At least if you'd read that email you'd have had more batteries and canned goods on hand when the water pipe broke.
But, as Grant Miller reminded you--never forget.
"Water is the enemy."
-Bink, age 4
When we first moved to our home we had dueling water issues. Every time it rained more than a gentle sprinkle, our basement flooded. Alternately, we were plagued with a leak from the bathroom that took some time to pinpoint. I think Bink took stock of our frustration and anger at the water problems and came to his conclusion. Sorry about the surprise pool. You should have invited Honey Pot over for a dip.
Shall I bring the water wings and floats?
Feel sorry for me: I have to write articles about preparedness. Our Preparedness Idiots Department pushed me to write an article about hurricane preparedness ... until I pointed out that Atlanta is an inland, landlocked city with little chance of weathering a hurricane.
Feeling your pain.
a couple of years ago I had water dripping from the electric light in the kitchen. The upstairs bathtub was about to make a surprise visit
As long as you don't leave anything that floats, come on over Some Guy!
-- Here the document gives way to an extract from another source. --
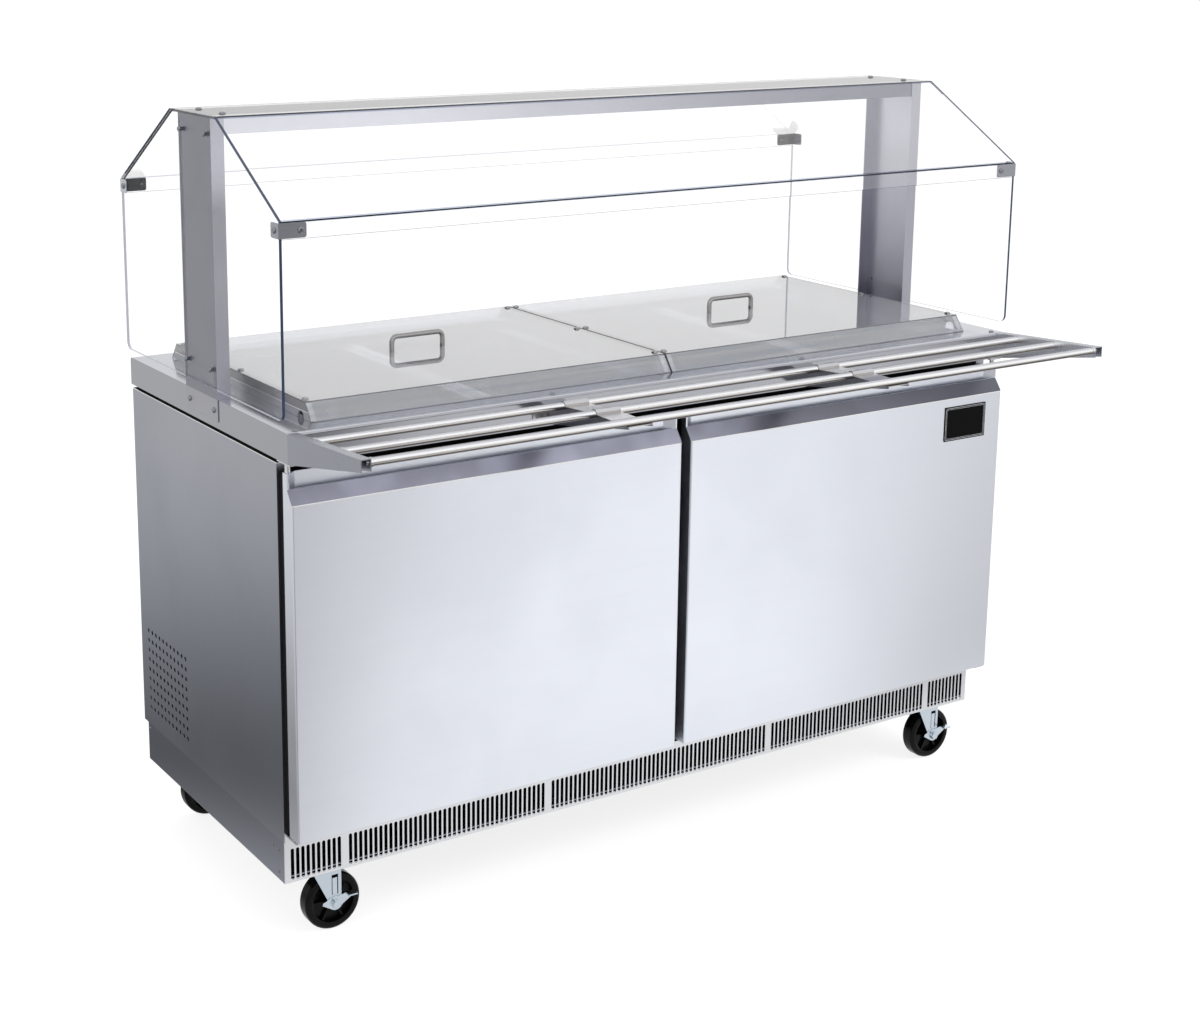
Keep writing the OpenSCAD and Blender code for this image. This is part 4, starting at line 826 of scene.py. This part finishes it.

Thank you for acknowledging the significance of this disaster Grant.
I hope I never fall down a well or get lost at the old mill Barbara! She's useless!
More like most of my waking life Fran, cold and wet.
I love the sound of ShopVac in the morning Princess. No rubber boots and I won't go any further with what I was or wasn't wearing.
There are a few suspects Cormac including a few of my other personalities.
Neither does my brain, Echo, but you'd never know it.
If I ever read the email Cap'n, I'll be looking for the solder section.
Strange Falwless, I usually never sleep at home! This is what I get.
Way to shift the attention off me X. Dell! You're not part of the conspiracy are you?
As a good Canadian and having seen Red Green in action, I should have known better Genn6.
I know nothing Dr. Zibbs.
Okay Chancelucky, it's a basement. I'll stop calling it my screening room (tv room). Honeypot and her evil ways will pay someday for this.
I would have Melly but I couldn't find my HazMat suit which I require if she's that close.
Near, far, wherever you are Beckeye, I appreciate the outpouring of support, especially compared with the outpouring of water.
It's going to 668. Don't worry though.
Barb who, Allison? Oh yeah, the funny Barb. It was at least good that I was at home and not away on one of my fake holidays.
I say that to myself every day Leonesse.
Chris, I thought of you! We're connected unlike all these friggin' pipes. Lassie, Rizzo, same thing.
Slaygirl, I'll forward it to you immediately, apparently it's important.
You can never have too many canned goods Bubs. Will you read the email and pick up whatever I need? I'll pay.
Wow Tenacious S, that Bink is brilliant (as if you didn't know)! I love that. I'd have been a dip if I invited her over for a dip, no?
Beth, if you wrote it, I'd read it no matter the subject, okay well almost any subject.
The drip was coming from within the house Gifted Typist!!
In the words of Margaret Cho, that fucking sucks, dude.
You're fucking right it does. At least I haven't blamed Lassie for it CP, I mean Rizzo.
Wow, you just brought back a spectacular memory of a similar experience that I will now have to blog - right down to the water coming through the pot-lights... except mine hangy-downy chandeliery things. And it wasn't my house (sort of like it wasn't my car that time I hit the tree. Ahem...*)
"...I padded out to the kitchen and stepped into what felt like a very large bowl of gazpacho." I LOVE the metaphorishness of you!
I love spectacular memory jogs Les, I'll be by to check on your chandelier shenanigans shortly. Do you also like my alliterative propensity?